Porque acredito no destino

É muito divertido ver cristãos afirmarem convictamente que o destino não existe e por outro lado, sem pestanejar, acreditarem piamente na predestinação. A explicação seria que para eles o destino seria uma entidade a parte, separada da divindade, quase uma outra divindade; enquanto a predestinação seria uma ação do Deus judaico-cristão.

Eu acredito no destino, no sentido mais restrito da palavra, que é “onde” se chegará um dia. “Onde” pode ser um lugar ou uma situação de vida. Se você pega um ônibus com destino a Camboriú, pode-se dizer que, com boas chances, seu destino já está traçado e em algum tempo você chegará a ele: Camboriú. Todos nós somos em certa medida donos de nosso próprio destino.

Sobre o termo predestinação já falei certa vez, ele compreende um pleonasmo em si mesmo, afinal toda “destinação” é e só pode ser “pré”. Mas se entendermos que a predestinação é um destino traçado por Deus, e que esse destino é muitas vezes fixo e imutável então teria também que admitir que creio na predestinação.

Eu creio no destino no seu sentido mais amplo. Acredito que boa parte de nosso futuro está escrito nas leis naturais e muito dificilmente fugiremos dele. Creio porém que alguma parte dele já foi desejado e planejado por Deus e também teremos pouca probabilidade de escaparmos dele.
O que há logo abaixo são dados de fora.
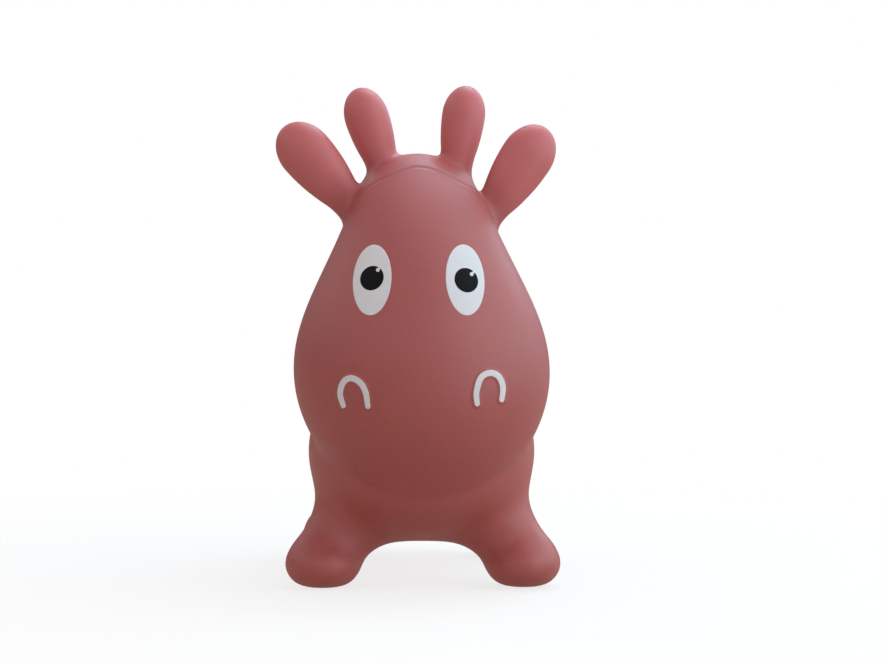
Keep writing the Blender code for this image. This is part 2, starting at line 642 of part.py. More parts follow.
# ------------------------------------------------------------------ build
def main():
    clear_scene()
    rose = material("rose_pvc", (0.42, 0.125, 0.125), 0.55)
    white = material("eye_white_print", (0.66, 0.67, 0.66), 0.5)
    black = material("pupil_print", (0.012, 0.012, 0.013), 0.4)
    pale = material("nostril_print", (0.60, 0.58, 0.56), 0.5)
    seat_mat = material("valve_seat_pvc", (0.36, 0.11, 0.11), 0.45)
    plug_mat = material("valve_plug_plastic", (0.62, 0.60, 0.57), 0.4)
    core = hollow_skin()
    hinges = {}
    skins = []
    for side, word in ((1, "left"), (-1, "right")):
        for kind, rule, ring, radii, reach in (("ear", EAR[side], EAR_RING, (0.0252, 0.060), 0.160),
                                               ("horn", HORN[side], HORN_RING, (0.0275, 0.042), 0.140)):
            axis = unit(rule[0], rule[1])
            core, a, b = divide(core, rule[0], axis, ring, radii, reach, f"{kind}_{word}", f"{kind}_root_{word}")
            skins += [a, b]
            hinges[a.name] = along(rule[0], axis, sum(ring) / 2)
        for kind in ("front", "rear"):
            point, axis = LEG_PLANE[kind]
            point, axis = mirrored(point, side), mirrored(axis, side)
            core, a, b = divide(core, point, axis, LEG_RING, (0.054, 0.085), 0.120,
                                f"{kind}_leg_{word}", f"{kind}_leg_root_{word}")
            skins += [a, b]
            hinges[a.name] = along(point, axis, sum(LEG_RING) / 2)
    axis = unit(TAIL[0], TAIL[1])
    core, a, b = divide(core, TAIL[0], axis, TAIL_RING, (0.024, 0.040), 0.090, "tail", "tail_root")
    skins += [a, b]
    hinges["tail"] = along(TAIL[0], axis, sum(TAIL_RING) / 2)
    point, axis = NECK_PLANE
    core, a, b = divide(core, point, axis, NECK_RING, (0.40, 0.40), 0.60, "head", "neck_fold")
    skins += [a, b]
    hinges["head"] = along(point, axis, sum(NECK_RING) / 2)
    hole = slab((VALVE[0], VALVE[1] - 0.03, VALVE[2]), (0, 1, 0), 0.0, 0.06, SKIN_HOLE_R, SKIN_HOLE_R, sides=24)
    torso = new_object("torso", tidy(boolean(core, hole, "DIFFERENCE", "torso")))
    discard(core, hole)
    skins.append(torso)

    for obj in skins:
        obj.data.materials.clear()
        obj.data.materials.append(rose)
        obj.data.shade_smooth()
        obj.data.set_sharp_from_angle(angle=math.radians(50))

    # valve seat: flange outside the skin, tube through the hole; plug: domed head and stem
    top = 0.0004
    turned("valve_seat", [(SEAT_BORE_R, -0.0180), (SEAT_TUBE_R - 0.0006, -0.0180), (SEAT_TUBE_R, -0.0168),
                          (SEAT_TUBE_R, top), (SEAT_FLANGE_R, top), (SEAT_FLANGE_R, top + 0.0016),
                          (SEAT_FLANGE_R - 0.0008, top + 0.0024), (SEAT_BORE_R, top + 0.0024)], seat_mat)
    h = top + 0.0024 + GAP
    plug = turned("valve_plug", [(0.0, -0.0150), (PLUG_STEM_R - 0.0012, -0.0150), (PLUG_STEM_R, -0.0128),
                                 (PLUG_STEM_R, h), (PLUG_HEAD_R, h), (PLUG_HEAD_R, h + 0.0016),
                                 (PLUG_HEAD_R - 0.0010, h + 0.0024), (PLUG_HEAD_R - 0.0040, h + 0.0031),
                                 (0.0, h + 0.0034)], plug_mat)

    for side, word in ((1, "left"), (-1, "right")):
        c, half, turn = EYE[side]
        pc, ph, pt = PUPIL[side]
        g = GLINT[side]
        n = 24
        outer = oval_ring(c, half, turn, n)
        hole = [(pc[0] + (ph[0] + GAP) * math.cos(2 * math.pi * i / n + turn),
                 pc[1] + (ph[1] + GAP) * math.sin(2 * math.pi * i / n + turn)) for i in range(n)]
        film(f"eye_white_{word}", [outer, between(outer, hole, 0.5), hole], white)
        rim = [(pc[0] + ph[0] * math.cos(2 * math.pi * i / n), pc[1] + ph[1] * math.sin(2 * math.pi * i / n)) for i in range(n)]
        spot = [(g[0] + (GLINT_R + GAP) * math.cos(2 * math.pi * i / n), g[1] + (GLINT_R + GAP) * math.sin(2 * math.pi * i / n)) for i in range(n)]
        film(f"pupil_{word}", [rim, spot], black)
        dot = [(g[0] + GLINT_R * math.cos(2 * math.pi * i / 12), g[1] + GLINT_R * math.sin(2 * math.pi * i / 12)) for i in range(12)]
        film(f"eye_glint_{word}", [dot], white, cap_centre=g)
        nostril(f"nostril_{word}", side, pale)

    for obj in bpy.data.objects:
        obj.data.transform(Matrix.Translation(PLACE))
    hinges = {name: tuple(Vector(point) + Vector(PLACE)) for name, point in hinges.items()}

    # each moving piece hangs from an empty on its hinge, with its own origin there too
    moving = {"ear_left": [], "ear_right": [], "horn_left": [], "horn_right": [], "tail": [],
              "front_leg_left": [], "front_leg_right": [], "rear_leg_left": [], "rear_leg_right": [],
              "head": ["horn_root_left", "horn_root_right", "ear_root_left", "ear_root_right"]
                      + [f"{k}_{w}" for k in ("eye_white", "pupil", "eye_glint", "nostril") for w in ("left", "right")]}
    empties = {}
    for name, point in hinges.items():
        e = bpy.data.objects.new(f"hinge_{name}", None)
        e.empty_display_size = 0.02
        e.location = point
        bpy.context.scene.collection.objects.link(e)
        empties[name] = e
        for piece in [name] + moving[name]:
            obj = bpy.data.objects[piece]
            obj.data.transform(Matrix.Translation(-Vector(point)))
            obj.parent = e
    for name in ("ear_left", "ear_right", "horn_left", "horn_right"):
        e = empties[name]
        e.parent = empties["head"]
        e.location = Vector(hinges[name]) - Vector(hinges["head"])
    tip = (VALVE[0] + PLACE[0], VALVE[1] + PLACE[1] + h, VALVE[2])
    plug.data.transform(Matrix.Translation(-Vector(tip)))
    plug.location = tip


main()
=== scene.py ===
"""Looks of the inflatable hopping animal: one smooth hollow PVC skin in pieces that bend into one another,
printed eyes and nostrils, and the air valve at the rear.

Metres, +Z up. The animal faces -Y. Left is the animal's own left, +X.
"""
import math

import bmesh
import bpy
import numpy as np
from mathutils import Matrix, Vector
from mathutils.geometry import delaunay_2d_cdt


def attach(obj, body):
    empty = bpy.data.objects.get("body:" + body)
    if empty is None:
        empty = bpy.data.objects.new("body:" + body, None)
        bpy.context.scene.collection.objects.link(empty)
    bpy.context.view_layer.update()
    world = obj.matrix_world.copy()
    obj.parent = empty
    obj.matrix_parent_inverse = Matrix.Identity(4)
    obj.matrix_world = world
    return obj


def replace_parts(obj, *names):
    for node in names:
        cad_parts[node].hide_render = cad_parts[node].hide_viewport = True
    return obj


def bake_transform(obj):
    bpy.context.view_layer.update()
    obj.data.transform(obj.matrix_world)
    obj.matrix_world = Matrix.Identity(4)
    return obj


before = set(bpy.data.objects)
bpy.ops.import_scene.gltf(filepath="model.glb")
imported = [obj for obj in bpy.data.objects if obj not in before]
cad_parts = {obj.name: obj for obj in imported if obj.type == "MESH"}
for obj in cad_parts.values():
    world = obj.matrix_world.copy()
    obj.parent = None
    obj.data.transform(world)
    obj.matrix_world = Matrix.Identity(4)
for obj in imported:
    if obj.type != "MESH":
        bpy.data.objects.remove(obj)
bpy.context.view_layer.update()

# ------------------------------------------------------------------ dimensions, the same as the CAD part's
PLACE = np.array((0.0043, -0.0273, 0.0))
WALL = 0.0022
HEAD_MID, HEAD_HALF = 0.2835, 0.1745
HEAD_WIDTH = (0.1324, -0.0516, -0.0182, 0.0261, 0.0559)
HEAD_FRONT = (0.126, -0.040, -0.012)
HEAD_BACK = 0.100
HEAD_Y = (-0.118, 0.022)
HEAD_LEAN = (-0.0006, -0.0030)
CHIN_DROP = (0.58, 0.45)
CHEST_C, CHEST_R = (0.0, -0.026, 0.1455), (0.1262, 0.1720, 0.1000)
CHEST_BLUNT = 2.8
RUMP_C, RUMP_R = (0.0, 0.150, 0.1660), (0.1240, 0.1300, 0.1200)
TRUNK_BLEND = 0.070
NECK_A, NECK_B, NECK_RA, NECK_RB = (0.0, 0.0, 0.220), (-0.005, -0.060, 0.400), 0.097, 0.0755
FRONT_HIP, FRONT_FOOT = (0.053, -0.084, 0.104), {-1: (0.1070, -0.122, 0.034), 1: (0.1104, -0.114, 0.034)}
REAR_HIP, REAR_FOOT = (0.055, 0.165, 0.110), {-1: (0.1035, 0.188, 0.034), 1: (0.1035, 0.188, 0.034)}
FRONT_R = (0.0441, 0.0329), (0.0394, 0.0460, 0.0270)
REAR_R = (0.0430, 0.031), (0.0370, 0.0450, 0.0270)
LEG_BLEND = 0.052
HORN = {-1: ((-0.0404, -0.060, 0.4548), (-0.0718, -0.048, 0.5484)), 1: ((0.0378, -0.060, 0.4550), (0.0516, -0.048, 0.5511))}
HORN_SHAPE = {-1: (0.0246, 0.0346, 2.69, 0.052), 1: (0.0239, 0.0335, 2.50, 0.052)}
EAR = {-1: ((-0.0709, -0.086, 0.4108), (-0.1528, -0.070, 0.5042)), 1: ((0.0718, -0.086, 0.4035), (0.1376, -0.070, 0.5035))}
EAR_SHAPE = {-1: (0.0297, 0.0379, 2.42, 0.068), 1: (0.0291, 0.0379, 2.42, 0.074)}
HORN_FLAT, EAR_FLAT = 0.94, 0.72
CROWN_FILLET = (0.007, 0.370, 0.030)
CHIN_FILLET = (0.008, 0.095, 0.050, 0.200, 0.080)
CHIN_GROOVE = (0.0011, 0.0045)
TAIL = ((0.0, 0.2564, 0.2350), (0.0, 0.2940, 0.2573), 0.0150, 0.0165)
ROOT_DEEPER = 0.014
ROOT_EASE = (0.012, 0.024)
HORN_RING = (0.0270, 0.0390)
EAR_RING = (0.0250, 0.0390)
TAIL_RING = (0.0110, 0.0210)
LEG_PLANE = {"front": ((0.0815, -0.103, 0.0660), (0.53, -0.20, -0.82)),
             "rear": ((0.0770, 0.176, 0.0660), (0.53, 0.16, -0.83))}
LEG_RING = (0.0, 0.0125)
NECK_PLANE = ((0.0, -0.055, 0.205), (0.0, -0.614, 0.789))
NECK_RING = (-0.018, 0.018)
VALVE = (0.0, 0.2800, 0.150)
SKIN_HOLE_R = 0.0128
EYE = {-1: ((-0.0523, 0.3362), (0.0205, 0.0373), math.radians(-4)), 1: ((0.0462, 0.3363), (0.0205, 0.0374), math.radians(4))}
PUPIL = {-1: ((-0.0525, 0.3380), (0.0120, 0.0134), math.radians(-38)), 1: ((0.0474, 0.3358), (0.0120, 0.0134), math.radians(38))}
GLINT = {-1: (-0.0462, 0.3466), 1: (0.0533, 0.3422)}
GLINT_R = 0.0021
NOSTRIL = {-1: ((-0.0822, 0.2040), (-0.0855, 0.2165), (-0.0822, 0.2285), (-0.0740, 0.2333), (-0.0643, 0.2288), (-0.0585, 0.2190), (-0.0561, 0.2040)),
           1: ((0.0582, 0.2068), (0.0574, 0.2190), (0.0622, 0.2340), (0.0718, 0.2388), (0.0808, 0.2350), (0.0855, 0.2240), (0.0843, 0.2103))}
NOSTRIL_BAND = 0.0062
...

Se você estiver atento à minhas afirmações perceberá que eu deixei espaço suficiente para introduzir um outro termo que também já chamei de pleonasmo: o (livre) arbítrio, afinal todo arbítrio tem que ser livre, se quiser ser arbítrio. Remedando o Brabo (se é que essa idéia ainda não foi por ele reformulada) também digo:

Não creio que Deus tenha como conhecer antecipadamente a decisão livre que um homem vai tomar no futuro.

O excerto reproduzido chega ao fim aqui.